Maybe it helps to see Jesus at the moment when He knew His dream had fallen apart. That's what's happening in our scripture today, the story of His so-called "triumphal" entry into Jerusalem. It looks as if His dreams have all come true -- the big crowds, the shouting, the royal reception with palm branches and clothing strewn in the road. But He knews better. He knows the politics of the time, the intrigue of His enemies, the fickleness of the crowds. He knows the demonstration is only a momentary celebration, and that beneath it are the deceit and treachery that have kept His people in bondage for centuries. While the others are smiling and shouting and waving their palm branches, He is weeping, and sees it all through tears.
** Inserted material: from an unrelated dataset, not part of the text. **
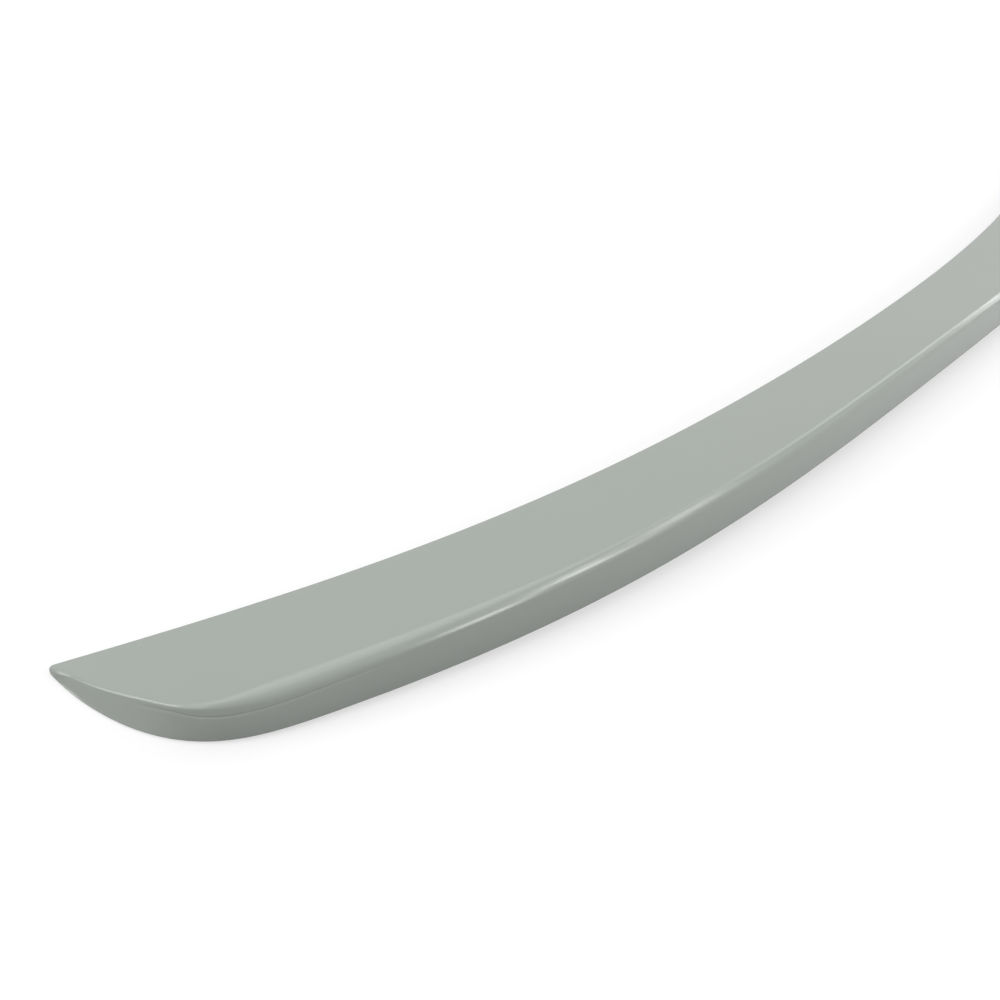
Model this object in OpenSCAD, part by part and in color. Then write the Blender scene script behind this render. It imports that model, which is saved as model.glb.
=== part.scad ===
// Lip spoiler for the rear edge of a boot lid: one closed moulding in grey
// primer. X runs across the car, Y forwards and Z up. The origin lies at the
// middle of the span, on the lid, below the middle of the leading edge.
//
// The blade is one skin. A section stands at each station along the span, and
// its wall, crease and ridge are measured inwards from the closed plan outline.
// So they turn the rear corner and run out at the tip without a seam.

/* [Plan] */
// Width across the car, from tip to tip
span = 1200; // [900:10:1500]
// How far the tips stand forward of the middle of the leading edge
sweep = 109; // [60:1:170]
// Share of the sweep that gathers towards the ends
sweep_gather = 0.60; // [0:0.01:0.8]
// Share of the sweep by which the last stretch straightens again
sweep_ease = 0.26; // [0:0.01:0.35]
// Depth from the leading to the trailing edge at the middle
depth_mid = 70; // [50:1:100]
// Depth from the leading to the trailing edge near the ends
depth_end = 86; // [60:1:110]
// Share of the half span at which the end depth is reached
depth_reach = 0.83; // [0.75:0.01:1]

/* [Heights] */
// Fall of the lid, and of the spoiler with it, from the middle to the tips
crown = 13; // [4:0.5:25]
// Height of the ridge above the lid at the middle
ridge_mid = 27.5; // [20:0.5:35]
// Height of the ridge above the lid at the ends, before it falls to the tips
ridge_end = 20.5; // [16:0.5:30]
// How far out the ridge keeps its height: more holds it nearer to the ends
ridge_hold = 6; // [2:0.5:8]
// Thickness of the leading edge and of the tips
edge_t = 4.1; // [3.4:0.1:6]
// Hollow of the top surface between the ridge and the leading edge
top_hollow = 0.8; // [0:0.1:2]

/* [Ends] */
// Length over which the outline closes from full depth to the tip
end_len = 108; // [70:1:150]
// Fullness of the rear corner: 2 is an ellipse, more is squarer
end_fullness = 5; // [2.5:0.1:6]
// Fullness of the rise of the end's rim: 1 is straight, less is fuller
rim_fullness = 0.86; // [0.75:0.01:1]
// Radius of the tip in plan
tip_r = 3.7; // [3:0.1:6]

/* [Ridge] */
// Radius of the brow, where the rear wall turns over into the bevel
brow_r = 7; // [5:0.1:8]
// Tilt of the bevel, from upright
bevel_tilt = 45; // [35:1:60]
// Width of the bevel at the middle of the span
bevel_w = 2.4; // [1:0.1:4]
// Width of the bevel along the end's rim, where it has almost run out
rim_bevel_w = 0.4; // [0.2:0.1:1]
// Radius of the ridge at the middle of the span
ridge_r = 2.2; // [1.5:0.1:5]
// Radius of the ridge next to the rear corner
corner_ridge_r = 6.5; // [5:0.1:8]
// Radius of the roll-over along the end's rim
rim_r = 3.2; // [2:0.1:4.5]
// Distance from the tip at which the rim's roll-over starts to widen
roll_from = 22; // [10:1:30]
// Distance from the tip at which it has widened to the ridge's
roll_to = 57; // [45:1:90]
// Distance from the tip at which the bevel starts to open
bevel_from = 60; // [40:5:120]
// Distance from the tip at which the bevel has its full width
bevel_to = 260; // [180:5:400]

/* [Rear wall] */
// Lean of the rear wall at its foot, forwards as it rises
lean_low = 0; // [0:0.5:8]
// Lean of the rear wall at its brow: the wall bows out between the two
lean_high = 14; // [4:0.5:20]
// Lean of the end wall, towards the middle as it rises
end_lean = 16; // [5:0.5:25]
// Distance from the tip at which the end wall's lean starts to give way
lean_from = 7; // [4:1:20]
// Distance from the tip at which only the rear wall's lean is left
lean_to = 40; // [30:1:70]
// Radius of the bottom edge
foot_r = 1.2; // [0.6:0.1:1.8]
// Height of the crease that runs round the end
crease_h = 15; // [10:0.5:17]
// How far the crease climbs along the rear before it fades
crease_climb = 3.5; // [0:0.5:5]
// Depth of the crease
crease_depth = 0.2; // [0.1:0.05:0.6]
// Width of the crease
crease_w = 1.3; // [0.8:0.1:2]
// Least distance from the brow down to the crease
crease_gap = 0.9; // [0.5:0.1:2]
// Distance from the tip at which the crease starts to show
crease_in_from = 8; // [4:1:20]
// Distance from the tip at which it is fully cut in
crease_in_to = 40; // [25:1:60]
// Distance from the tip at which the crease starts to fade
crease_from = 65; // [40:5:90]
// Distance from the tip at which the crease has gone
crease_to = 110; // [100:5:200]

/* [Underside] */
// Width of the bonding land that follows the leading and trailing edges
land_w = 14; // [8:1:18]
// Depth of the relief between the two lands
relief_depth = 2.5; // [0.5:0.1:3.5]
// Width of the drafted flanks of the relief
relief_flank = 4; // [2:0.5:6]
// Distance from the tip at which the relief starts to sink in
relief_from = 60; // [40:1:90]
// Length over which the relief reaches its full depth
relief_run = 60; // [30:1:120]

/* [Finish] */
// Stations round each rear corner
corner_steps = 15; // [8:1:24]
// Longest step between the stations along the rear
span_step = 26; // [15:1:60]
// Steps round the brow, and as many round the ridge
roll_steps = 5; // [3:1:8]

/* [Hidden] */
primer_grey = [0.67, 0.69, 0.67];
half_span = span / 2;

// The most of an edge's height that its foot radius and its roll-over take
foot_share = 0.3;
roll_share = 0.45;
// Share of the depth over which the tip's section grows into the wall's
tip_growth = 0.3;
// The most of the underside's width that a land, and a land with its flank, take
land_share = 0.3;
flank_share = 0.4;
foot_steps = 3;
wall_steps = 4;
upper_wall_steps = 2;
top_steps = 6;

function mix(a, b, t) = a + (b - a) * t;
function ease(from, to, x) =
    let (t = max(0, min(1, (x - from) / (to - from)))) t * t * (3 - 2 * t);
function along(x) = abs(x) / half_span;
function from_tip(x) = half_span - abs(x);

// The lid's surface and the spoiler's main lines, each at its place across
// the car
function lid_z(x) = -crown * along(x) ^ 2;
function ridge_z(x) = mix(ridge_mid, ridge_end, along(x) ^ ridge_hold);
function lead_y(x) =
    let (u = along(x))
    sweep * ((1 - sweep_gather + sweep_ease) * u ^ 2
        + sweep_gather * u ^ 4 - sweep_ease * u ^ 6);
function depth(x) =
    mix(depth_mid, depth_end, sin(90 * min(1, along(x) / depth_reach)) ^ 2);

// Share of the full depth that the outline has reached behind and before the
// tip, from 0 at the tip to 1
function rounded(part, fullness) =
    sqrt(max(0, 1 - (1 - min(1, part)) ^ fullness));
function rear_share(x) = rounded(from_tip(x) / end_len, end_fullness);
function front_share(x) = rounded(from_tip(x) / tip_r, 2);
function rear_point(x) =
    [x, lead_y(x) - tip_r - (depth(x) - tip_r) * rear_share(x)];
function front_point(x) =
    [x, lead_y(x) - tip_r + tip_r * front_share(x)];

// Stations from tip to tip: even angles round the corners, even steps between
span_steps = ceil(2 * (half_span - end_len) / span_step);
corner_x = [for (k = [0 : corner_steps])
    half_span - end_len * (1 - cos(90 * k / corner_steps) ^ (2 / end_fullness))];
station_x = concat(
    [for (k = [0 : corner_steps - 1]) -corner_x[k]],
    [for (k = [0 : span_steps])
        (half_span - end_len) * (2 * k / span_steps - 1)],
    [for (k = [corner_steps - 1 : -1 : 0]) corner_x[k]]);
last = len(station_x) - 1;
rear_line = [for (x = station_x) rear_point(x)];
front_line = [for (x = station_x) front_point(x)];

// Direction into the moulding at station i of an outline: side is 1 for the
// rear line and -1 for the front line
function inwards(line, i, side) =
    i == 0 ? [1, 0] :
    i == last ? [-1, 0] :
    let (run = line[i + 1] - line[i - 1])
    side * [-run[1], run[0]] / norm(run);

// How far an arc of the section goes inwards and up while its normal turns from
// one tilt to another
function arc_step(r, from, to) = r * [cos(from) - cos(to), sin(to) - sin(from)];

// Section of a wall as [inwards, up], from its foot up to where the top surface
// starts: foot radius, bowed wall with the crease, then brow, bevel and ridge
function wall_section(h, lean, roll, top_tilt, crease_at, crease) =
    let (
        foot = min(foot_r, foot_share * h),
        low = lean[0],
        high = lean[1],
        flat = roll[1] * [sin(bevel_tilt), cos(bevel_tilt)],
        rise = arc_step(roll[0], high, bevel_tilt)[1] + flat[1]
            + arc_step(roll[2], bevel_tilt, 90)[1],
        fit = min(1, roll_share * h / rise),
        brow_z = h - fit * rise,
        small = min(1, h / crease_h),
        half_w = crease_w / 2 * small,
        crease_z = min(crease_at, brow_z - crease_gap * small - half_w),
        bow = (tan(high) - tan(low)) / 2 / (brow_z - foot),
        wall = function (z) [(z - foot) * tan(low) + bow * (z - foot) ^ 2, z],
        brow = wall(brow_z),
        bevel = brow + fit * arc_step(roll[0], high, bevel_tilt),
        ridge = bevel + fit * flat
    )
    concat(
        [for (k = [0 : foot_steps])
            let (a = (90 + low) * k / foot_steps)
            [foot * (1 - sin(a)), foot * (1 - cos(a))]],
        [for (k = [1 : wall_steps])
            wall(mix(foot, crease_z - half_w, k / wall_steps))],
        [wall(crease_z) + [crease, 0]],
        [for (k = [0 : upper_wall_steps])
            wall(mix(crease_z + half_w, brow_z, k / upper_wall_steps))],
        [for (k = [1 : roll_steps])
            brow + fit * arc_step(roll[0], high, mix(high, bevel_tilt, k / roll_steps))],
        [for (k = [0 : roll_steps])
            ridge + fit * arc_step(roll[2], bevel_tilt, mix(bevel_tilt, top_tilt, k / roll_steps))]
    );

// A wall section set up at its place on an outline
function stand(section, foot_at, into, z) =
    [for (p = section) [
        foot_at[0] + into[0] * p[0],
        foot_at[1] + into[1] * p[0],
        z + p[1]]];

// Steepness of the top surface from the leading edge up to the ridge, and how
// much steeper its hollow makes it at the ridge, and flatter at the leading edge
function top_slope(x) = (ridge_z(x) - edge_t) / depth(x);
function hollow_slope(x) = 4 * top_hollow * rear_share(x) / depth(x);

function rear_wall(i) =
    let (
        x = station_x[i],
        s = from_tip(x),
        share = rear_share(x),
        into = inwards(rear_line, i, 1),
        h = mix(edge_t, ridge_z(x), share ^ rim_fullness),
        grown = ease(0, tip_growth, share),
        upright = ease(lean_from, lean_to, s),
        widen = ease(roll_from, roll_to, s),
        open = ease(bevel_from, bevel_to, s),
        lean = [
            mix(end_lean, lean_low, upright) * grown,
            mix(end_lean, lean_high, upright) * grown],
        roll = [
            mix(rim_r, brow_r, widen),
            mix(rim_bevel_w, bevel_w, open),
            mix(mix(rim_r, corner_ridge_r, widen), ridge_r, open)],
        top_tilt = 90 + atan((top_slope(x) + hollow_slope(x)) * into[1]),
        crease_at = crease_h + crease_climb * ease(roll_from, crease_to, s),
        crease = crease_depth * ease(crease_in_from, crease_in_to, s)
            * (1 - ease(crease_from, crease_to, s))
    )
    stand(wall_section(h, lean, roll, top_tilt, crease_at, crease),
        rear_line[i], into, lid_z(x));

function front_wall(i) =
    let (
        x = station_x[i],
        rise = atan((top_slope(x) - hollow_slope(x))
            * ease(0, tip_growth, rear_share(x)))
    )
    stand(
        wall_section(edge_t, [0, 0], [rim_r, rim_bevel_w, rim_r], 90 - rise, crease_h, 0),
        front_line[i], inwards(front_line, i, -1), lid_z(x));

// Top surface between the two walls, a little hollow
function top_strip(i, from, to) =
    [for (k = [1 : top_steps - 1])
        let (t = k / top_steps)
        mix(from, to, t)
            - [0, 0, top_hollow * 4 * t * (1 - t) * rear_share(station_x[i])]];

// Underside from the front foot back to the rear foot: land, relief, land
function under_strip(i, from, to) =
    let (
        wide = norm(to - from),
        land = min(land_share, land_w / wide),
        flank = min(flank_share, (land_w + relief_flank) / wide),
        up = relief_depth
            * ease(relief_from, relief_from + relief_run, from_tip(station_x[i]))
    )
    [for (p = [[land, 0], [flank, up], [1 - flank, up], [1 - land, 0]])
        mix(from, to, p[0]) + [0, 0, p[1]]];

// One closed section of the blade
function blade_section(i) =
    let (
        rear = rear_wall(i),
        front = front_wall(i),
        rim = rear[len(rear) - 1],
        nose = front[len(front) - 1]
    )
    concat(
        rear,
        top_strip(i, rim, nose),
        [for (k = [len(front) - 1 : -1 : 0]) front[k]],
        under_strip(i, front[0], rear[0])
    );

// At a tip the two walls meet in one line, and each place on the next section
// belongs to one point of it
wall_n = len(rear_wall(0));
front_start = wall_n + top_steps - 1;
under_start = front_start + wall_n;
ring_n = len(blade_section(1));
function tip_place(j) =
    j < wall_n ? j :
    j < front_start ? wall_n - 1 :
    j < under_start ? under_start - 1 - j :
    0;

// Point number of place j on station i
function point_id(i, j) =
    let (k = j % ring_n)
    i == 0 ? tip_place(k) :
    i == last ? wall_n + (last - 1) * ring_n + tip_place(k) :
    wall_n + (i - 1) * ring_n + k;

skin_points = concat(
    rear_wall(0),
    [for (i = [1 : last - 1]) each blade_section(i)],
    rear_wall(last));
skin_faces = [for (i = [0 : last - 1], j = [0 : ring_n - 1])
    let (
        a = point_id(i, j),
        b = point_id(i, j + 1),
        c = point_id(i + 1, j + 1),
        d = point_id(i + 1, j)
    )
    each concat(a == b ? [] : [[a, b, c]], c == d ? [] : [[a, c, d]])];

module spoiler() {
    color(primer_grey)
        polyhedron(points = skin_points, faces = skin_faces, convexity = 6);
}

spoiler();
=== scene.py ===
import math
import bpy
from mathutils import Matrix, Vector


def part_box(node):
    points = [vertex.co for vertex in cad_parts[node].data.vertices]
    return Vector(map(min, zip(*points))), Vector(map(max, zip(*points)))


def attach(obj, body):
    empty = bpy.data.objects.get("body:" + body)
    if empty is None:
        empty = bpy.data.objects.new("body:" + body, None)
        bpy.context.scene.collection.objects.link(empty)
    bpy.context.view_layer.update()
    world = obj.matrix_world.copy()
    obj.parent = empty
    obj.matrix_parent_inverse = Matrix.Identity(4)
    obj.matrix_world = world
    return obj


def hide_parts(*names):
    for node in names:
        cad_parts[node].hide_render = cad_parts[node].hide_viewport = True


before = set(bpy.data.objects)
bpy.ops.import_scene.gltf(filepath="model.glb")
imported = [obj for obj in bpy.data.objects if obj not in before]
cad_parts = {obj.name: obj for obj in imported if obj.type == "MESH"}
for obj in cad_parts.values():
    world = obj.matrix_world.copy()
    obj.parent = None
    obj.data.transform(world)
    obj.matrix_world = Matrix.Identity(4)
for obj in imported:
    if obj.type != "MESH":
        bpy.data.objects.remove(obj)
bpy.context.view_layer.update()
scene = bpy.context.scene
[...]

"Would that even today," he says to the unheeding city, "you knew the things that make for peace! But now they are hid from your eyes. For the days shall come upon you, when your enemies will cast up a bank about you and surround you, and hem you in on every side, and dash you to the ground, you and your children within you, and they will not leave one stone upon another in you; because you did not know the time of your visitation" (Luke 19:42-44).

He had seen it coming for a long time. It was not something that suddenly dawned on Him. That is the way most dreams are broken, slowly, not abruptly. "O Jerusalem, Jerusalem" He had cried, "killing the prophets and stoning those who are sent to you! How often would I have gathered your children together as a hen gathers her brood under her wings, and you would not!" (Matt. 23:37). It is a sad and beautiful image: the mother hen, when the dreaded shadow of a hawk appears on the ground, summoning her little ones under the safety of her wings as she risks her own life to stand off the marauder. Yet the holy city was too steeped in evil to know it was in danger.